Sim, a FPF obrigava-nos a jogar no relvado a partir dos oitavos-de-final. Metemos cinco mil pessoas contra o Marinhense e contra o Benfica a ‘casa’ estava a abarrotar. Ia muita gente ao futebol nessa altura. Ainda me lembro da equipa inicial do Benfica nesse jogo: Bento; Pietra, Oliveira, Samuel e Álvaro; Nunes, Carlos Manuel e Diamantino; Wando, Manniche e Nené. Lembro-me bem porque na altura fiquei surpreendido. O treinador Pal Csernai não poupou ninguém e utilizou a equipa mais forte. O Bento e o Nené tinham sido meus colegas de equipa e disseram-me que não iam facilitar nadinha, porque lhes tinham dito que tínhamos boa equipa. Foi pena termos sofrido os golos muito cedo.

Vítor (à direita) ao lado do irmão Miguel antes de um Almada-Paredes em 84/85

Aos 30 minutos estava 3-0 para o Benfica. E ficou assim até ao fim.
Nós fazíamos muito golos e na segunda parte ameaçámos o Benfica. Alguns jogadores meus tiveram dificuldades na adaptação ao relvado, porque jogávamos quase sempre em campos pelados. Alguns nunca tinham jogado com pitons de alumínio. Isso explica o resultado ao intervalo, mas a segunda parte do Paredes foi muito boa. Lembro-me de ter falado com o meu grande amigo Carlos Manuel no final e dele se meter comigo: ‘Ouve lá, tu não jogaste hoje porquê? Tens aqui uma grande equipa, Vítor’.

Portanto, o Vítor acabou por não entrar no jogo.
Não entrei, não. Decidi mostrar os miúdos ao país. Tínhamos o Rui Meireles, um menino com uma qualidade excecional. Jogava muito. Tenho uma imagem muito nítida desse jogo.

No Paredes eram todos amadores?
A nossa equipa era semi-profissional. O guarda-redes Paquete tinha jogado no Leça, o Magalhães também era, o Carvalhinho e o Hermínio também eram. O Rui Meireles era estudante, o Carlitos trabalhava, o José Filipe era formado em engenharia, tínhamos o brasileiro Dilson que passara pelo Sporting anos antes. Era uma equipa semi-profissional. Lembro-me bem do plantel porque foi a primeira equipa que treinei. Tínhamos qualidade. Entrámos mal no jogo, o Benfica aproveitou, mas ainda mostrámos a nossa qualidade. E o mais importante era subir de divisão.

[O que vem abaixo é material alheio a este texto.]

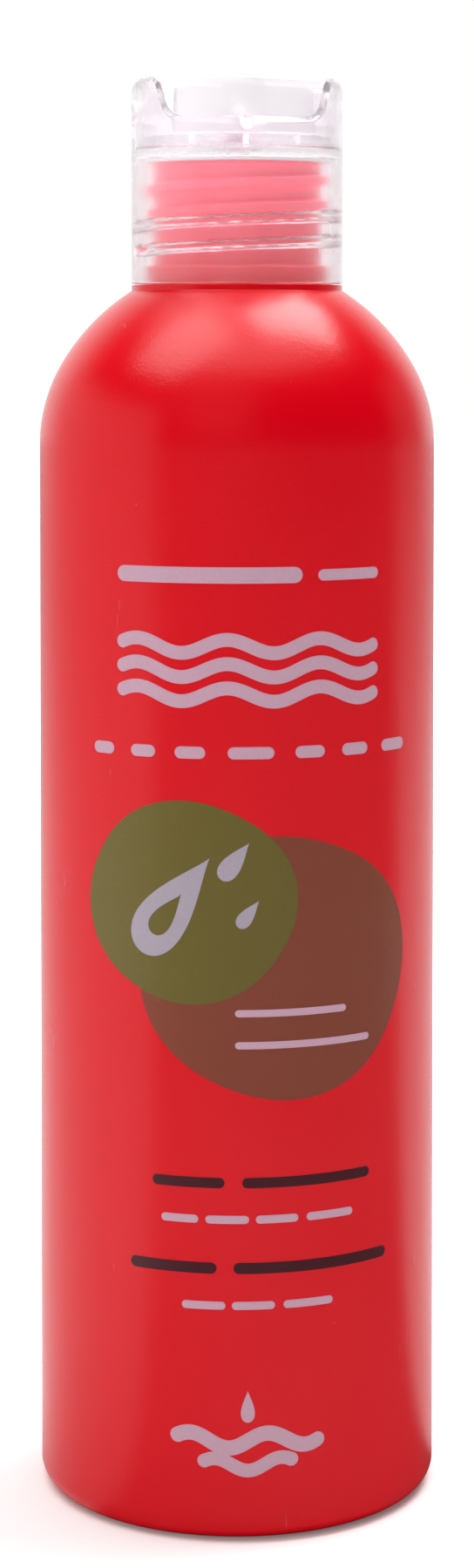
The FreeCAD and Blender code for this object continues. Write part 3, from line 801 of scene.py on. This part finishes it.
def cap_columns(cap, notch_count=120, back_count=200):
    """Angle and height of each column at the rim, outside and inside, and its angle lower down.
    Notch columns follow the outline; back columns are evenly spaced round the back."""
    columns = {}
    for which, radius, path in zip(("in", "out"), (cap.well_radius, cap.radius),
                                   notch_paths(cap, notch_count)):
        turn = np.arcsin(np.clip(path[:, 0] / radius, -1, 1)) - math.pi / 2
        back = np.linspace(turn[-1], turn[0] + TURN, back_count + 2)[1:-1]
        columns[f"{which}_angle"] = np.concatenate([turn, back])
        columns[f"{which}_height"] = np.append(path[:, 1], np.full(back_count, cap.top))
    columns["base"] = columns["in_angle"].copy()
    columns["base"][:notch_count] = np.linspace(*columns["base"][[0, notch_count - 1]],
                                                notch_count)
    return columns


def wall_rows(columns, which, low, radius_at, count=30, rise=0.12 * MM):
    """Rows of the cap's upper wall from a level line up to the rim: angle and height both slide
    from the base values to the rim's, and the radius follows the wall's own section."""
    share = np.linspace(0.0, 1.0, count)[1:, None]
    angle = columns["base"] + (columns[f"{which}_angle"] - columns["base"]) * share ** 1.3
    height = low + (columns[f"{which}_height"][None, :] - rise - low) * share
    radius = radius_at(height)
    return joined(radius * np.cos(angle), radius * np.sin(angle), height)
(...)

É verdade que nos EUA chegou a jogar contra o Pelé?
É, essa é a minha coroa de glória. Já lhe envio uma foto minha ao lado do Rei. Tive o gosto de jogar com muitos craques. Bento, Eusébio, Jordão, Shéu, Vítor Batista, Toni, Moinhos, Artur Jorge, Simões, Humberto Coelho, Artur, Bastos Lopes, Diamantino, Nené. Estive em 72/73 na equipa que foi campeã nacional sem derrotas, mas só joguei nas outras provas. Em 74/75 é que joguei com regularidade e fui campeão. No Oriental, em 73/74, fui o quarto melhor marcador do campeonato.

Vítor Móia a jogar contra Pelé nos EUA (arquivo pessoal)

O único golo do Vítor pelo Benfica foi marcado ao Sporting. Que pontaria.
Na equipa principal foi, sim senhor. Fiz trio de ataque com o Nené e o Vítor Batista nessa tarde. Dois homens radicalmente diferentes, antagónicos. O Vítor, coitado, não foi bem acompanhado e meteu-se em trabalhos. Deu cabo da vida dele, mas era um rapaz impecável, tinha um feitio especial. O meu grande amigo Nené, que faz 71 anos e a quem dou os parabéns, era o meu colega de quarto e meu companheiro de pesca. Nos intervalos do futebol íamos bastantes vezes à pesca. Boa gente, boa gente.

Nesse Paredes-Benfica de 85, o Vítor deve ter sido a figura da tarde. Todos o conheciam no Benfica.
Bem, a tarde foi de festa em Penafiel. E, sim, toda a malta do Benfica quis falar comigo e matar saudades. O Bento disse-me que não lhe podíamos fazer golos (risos), as brincadeiras do costume. Foi um jogo muito especial para mim. O resultado não foi assim muito desnivelado e na segunda parte chegámos muitas vezes à baliza do Bento. Eu estive quase para me meter em campo, porque contra o Benfica ‘molhava sempre o bico’. Se estivesse 1-0 ou 2-0, tinha entrado para resolver as coisas.